It can often feel like our obsession with perfectly styling out every surface in our home came of age alongside—or perhaps, because of—the Instagram phenom known as the #layflat. If you don't know it by name, here's a description that ought to be familiar to any design-loving 'grammer: a top-down view of a perfectly prop-styled tabletop, often involving a status book stack, artfully placed accessories, and perhaps a photogenic food item. But Leslie Banker, a leader of traditional design's new guard, and daughter of the celebrated New York decorator Pamela Banker, is about to show us that expert tabletop styling has been studied, tweaked, and taught since long before its defining hashtag.
"A room will only look finished when the tabletops have been styled," Banker says. Anyone who has ever filled an empty room with their favorite furnishings, only to be baffled when the end result looked far from homey, knows this simple observation to be true. The trick is knowing what to do about it. "Having an original and well-composed collection of objects on side tables and, to a lesser extent, a coffee table brings character to a room," she says. And that's where her time-tested tips come in. Read on to complete your tablescaping master class.

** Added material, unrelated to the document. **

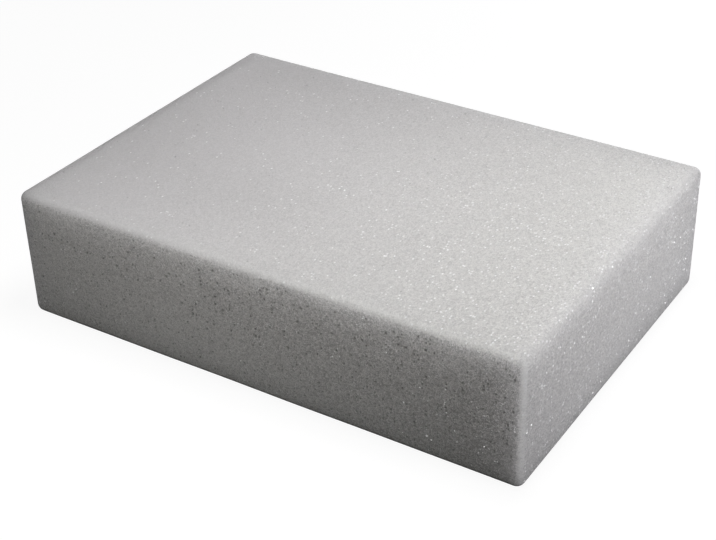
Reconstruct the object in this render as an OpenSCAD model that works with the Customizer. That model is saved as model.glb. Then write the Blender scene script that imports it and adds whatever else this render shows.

1. Arrange in Height Order. "When putting together a tabletop, select objects that are different heights and shapes," offers Baker. "Place the low items closer to the front of the table and taller items towards the back. On a table in the center of a room, place the tallest objects at the center of the table." Lonny loves a classic bust, stone obelisk, or orchid to create height. A sculptural table lamp (like the one above) is a great option for console tables.
2. Mix Up Your Materials. "A combination of stone, metal, ceramic, and glass adds depth to a room," says the designer. A classic formula? "Have a few small books stacked up beside brass candlesticks and a glass vase."
3. Edit Down Picture Frames. "Choose one, possibly two, framed pictures for a side table," says Baker. "Avoid having frames on every tabletop in a room and feel free to have zero picture frames." Picture your parents' entry table or piano-top jumbled photo assemblage, then channel the exact opposite.
4. Create Collections. "Have multiples. Tabletops are the perfect place to display a small collection of anything from miniature ceramic elephants to lacquer incense holders," says Banker. "There’s always a story behind a collection and it helps to personalize the room. If there is one small object that you like, having three or five of them will increase the impact."
5. There’s No Need to Break the Bank. "The things on your tabletops do not need to be expensive," she says. "They just need to be things that you find beautiful and that tell a part of your story. It’s a place to give something simple that catches your fancy a chance to shine." Eddie Ross, whose New York apartment is pictured above, shares the surprising pieces he finds at thrift shops on his Instagram.
6. Display Travel Mementoes. "I have sea urchin shells that I collected as a child on a trip to Sardinia in a silver bowl on a side table in my living room," the designer says. "Not only are the shells beautiful, they make me happy every time I look at them. I also have on a side table, a pair of small brass bowls that my in-laws brought back from a trip to Beirut. The bowls are attractive, they have a story, and they are perfect for filling with nuts when guests come over."
7. Consider the Composition. "A tabletop should look full and considered but not cluttered," Banker mandates. "Think about balancing the objects and colors on a tabletop and creating a composition as if you are an artist creating a collage." Instagram stylesetter Patrick Janelle's floating desk (above) incorporates a mix of books, art, small sculptures, and fresh flowers, all offering various heights, textures, and design styles.
8. Use Family Treasures. "Display heirlooms, rather than keeping them in deep storage," she says. "If there is an old cigarette case, enamel box, or another item that has a family history, it will be perfect to display on a side table."